La condamnation de Marine Le Pen à deux ans de prison ferme a un impact majeur. De plus, les cinq ans d’inéligibilité bouleversent le paysage politique français. La décision du tribunal de Paris inclut une exécution provisoire. Par conséquent, elle prive la principale figure de l’extrême droite d’une candidature à la présidentielle de 2027. Ce jugement est intervenu dans un climat déjà tendu. En effet, la question de l’indépendance de la justice et du respect des institutions était largement débattue. Marine Le Pen, figure centrale du Rassemblement national (RN), incarnait depuis des années une opposition à l’establishment.
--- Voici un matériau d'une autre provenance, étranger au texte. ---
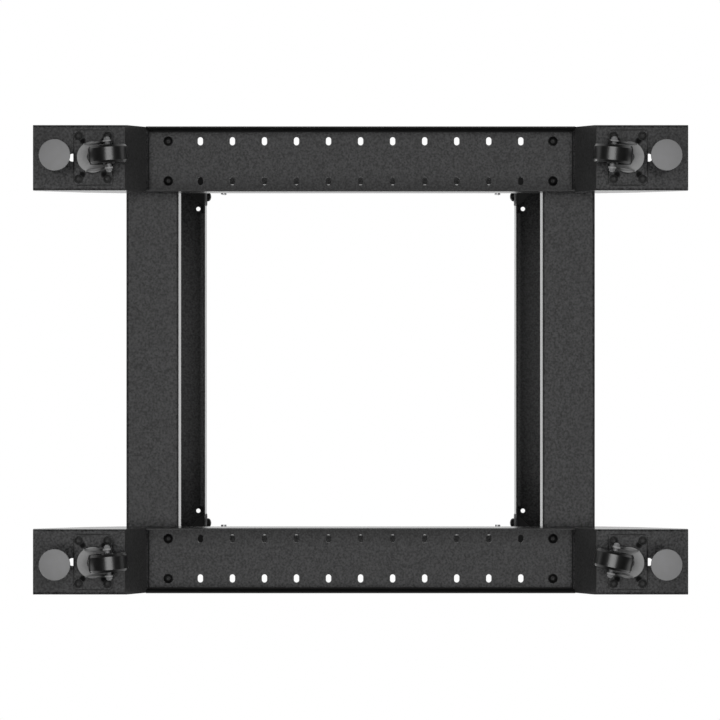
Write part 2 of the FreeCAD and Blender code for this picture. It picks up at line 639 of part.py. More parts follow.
for end, y_sign in (("front", "-"), ("rear", "")):
    for side, x_sign in (("left", "-"), ("right", "")):
        corner = f"{end}_{side}"
        x = f"{x_sign}{member_x}"
        y = f"{y_sign}{frame_y}"
        outward = 180 if end == "front" else 0
        # A post with a wide front flange on the right is the rear left post turned round.
        hand = 1 if corner in ("front_right", "rear_left") else -1
        subparts.append(post(f"post_{corner}", hand, f"{x_sign}(frame_width / 2)", f"{y_sign}{beam_y}",
                             180 - outward))
        subparts.append(outrigger_foot(f"outrigger_foot_{corner}", x, y, outward))

        swivel = f"swivel_{corner}"
        turn = value(swivel)
        swivel_y = f"{y_sign}({frame_y} + caster_reach)"
        axle_x = f"{x} - trail * sin({swivel})"
        axle_y = f"{swivel_y} + trail * cos({swivel})"
        subparts += [
            caster_plate(f"caster_plate_{corner}", x, swivel_y),
            caster_fork(f"caster_fork_{corner}", x, swivel_y, turn),
            caster_axle(f"caster_axle_{corner}", axle_x, axle_y, turn),
            caster_wheel(f"caster_wheel_{corner}", axle_x, axle_y, turn),
        ]
        leveller_y = f"{y_sign}({frame_y} + leveller_reach)"
        subparts += [levelling_foot(f"levelling_foot_{corner}", x, leveller_y),
                     levelling_nut(f"levelling_nut_{corner}", x, leveller_y)]

doc.recompute()

# ---------------------------------------------------------------- check and write
for thing in doc.Objects:
    if "Invalid" in thing.State or "Error" in thing.State:
        raise RuntimeError(f"{thing.Label} failed: {thing.State}")
for subpart in subparts:
    shape = subpart.Shape
    if shape.isNull() or not shape.isValid() or not shape.Solids:
        raise RuntimeError(f"{subpart.Label} is not a sound solid")
    print(f"{subpart.Label}: {len(shape.Solids)} solid, {shape.Volume / 1000:.1f} cm3")
for subpart in subparts:
    subpart.Shape.exportStep(f"parts/{subpart.Label}.step")
print(f"wrote {len(subparts)} sub-parts")
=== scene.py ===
import json
import math
import bmesh
import bpy
from mathutils import Matrix, Vector


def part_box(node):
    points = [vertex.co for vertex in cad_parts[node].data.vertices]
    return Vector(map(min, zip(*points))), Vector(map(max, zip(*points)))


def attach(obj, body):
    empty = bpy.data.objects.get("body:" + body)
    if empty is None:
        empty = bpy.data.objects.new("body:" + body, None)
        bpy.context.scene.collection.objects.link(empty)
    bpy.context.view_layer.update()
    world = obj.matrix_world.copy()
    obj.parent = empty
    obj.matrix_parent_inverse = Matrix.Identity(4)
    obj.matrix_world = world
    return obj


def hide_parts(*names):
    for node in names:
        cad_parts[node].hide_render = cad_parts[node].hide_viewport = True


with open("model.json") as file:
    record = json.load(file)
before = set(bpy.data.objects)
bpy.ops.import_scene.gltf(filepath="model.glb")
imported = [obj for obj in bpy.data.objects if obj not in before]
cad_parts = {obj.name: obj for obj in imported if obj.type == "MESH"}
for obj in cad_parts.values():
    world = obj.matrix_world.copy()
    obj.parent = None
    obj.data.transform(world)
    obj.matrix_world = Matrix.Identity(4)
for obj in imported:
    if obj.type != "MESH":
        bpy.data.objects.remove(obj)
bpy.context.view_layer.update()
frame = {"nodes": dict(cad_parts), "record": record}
print("rack loaded:", len(frame["nodes"]), "nodes")

corners = [(end, side) for end in ("front", "rear") for side in ("left", "right")]
signs = [(sx, sy) for sx in (-1, 1) for sy in (-1, 1)]
upsideDown = Matrix.Rotation(math.pi, 4, "X")
towardsFront = Matrix.Rotation(math.pi / 2, 4, "X")  # turns a piece's own +Z to -Y
towardsBack = Matrix.Rotation(math.pi, 4, "Z") @ towardsFront
weldDistance = 1e-6
smoothBelow = math.radians(40)  # edges sharper than this stay sharp


# Shaping: pieces are made about their own Z axis and then put in place.
def roundRing(radius, height):
    return lambda angle: Vector((radius * math.cos(angle), radius * math.sin(angle), height))


def hexRing(flats, height, drop=0.0):
    # a hexagon whose corners fall below the height by drop
    def place(angle):
        fromFlat = angle % (math.pi / 3) - math.pi / 6
        reach = flats / 2 / math.cos(fromFlat)
        share = (reach - flats / 2) / (flats / math.sqrt(3) - flats / 2)
        return Vector((reach * math.cos(angle), reach * math.sin(angle), height - drop * share))
    return place


def moveRing(verts, shape):
    for vert in verts:
        vert.co = shape(math.atan2(vert.co.y, vert.co.x) % (2 * math.pi))


def stackRings(bm, shapes, sides=24, closed=False):
    # one ring after the other; closed joins the last to the first, otherwise both ends are filled
    first = bmesh.ops.create_circle(bm, segments=sides, radius=1)["verts"]
    edges = {edge for vert in first for edge in vert.link_edges}
    startEdges = set(edges)
    moveRing(first, shapes[0])
    for shape in shapes[1:]:
        grown = bmesh.ops.extrude_edge_only(bm, edges=list(edges))["geom"]
        moveRing([item for item in grown if isinstance(item, bmesh.types.BMVert)], shape)
        edges = {item for item in grown if isinstance(item, bmesh.types.BMEdge)}
    if closed:
        bmesh.ops.bridge_loops(bm, edges=list(startEdges | edges))
    else:
        bmesh.ops.edgeloop_fill(bm, edges=list(startEdges))
        bmesh.ops.edgeloop_fill(bm, edges=list(edges))
    return bm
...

Par conséquent, elle rassemblait un électorat diversifié allant bien au-delà des sympathisants traditionnels de l’extrême droite.

Marine Le Pen lors d’une prise de parole à Fréjus en septembre 2024, quelques jours avant l’annonce de sa condamnation. L’image d’une candidate encore en campagne, désormais rattrapée par la justice.
Marine Le Pen lors d’une prise de parole à Fréjus en septembre 2024, quelques jours avant l’annonce de sa condamnation. L’image d’une candidate encore en campagne, désormais rattrapée par la justice.

Cette inéligibilité immédiate place le RN dans une impasse stratégique. Ainsi, le parti perd sa figure de proue, trois fois candidate à la présidence, capable d’attirer à la fois les électeurs populaires et une partie des classes moyennes. Cette absence ouvre un vide qu’aucun autre dirigeant du RN ne peut remplir sans contestation. Plus encore, elle jette une ombre sur l’ensemble de l’appareil du parti. De ce fait, le parti peine désormais à définir une stratégie claire face à ce coup de tonnerre judiciaire.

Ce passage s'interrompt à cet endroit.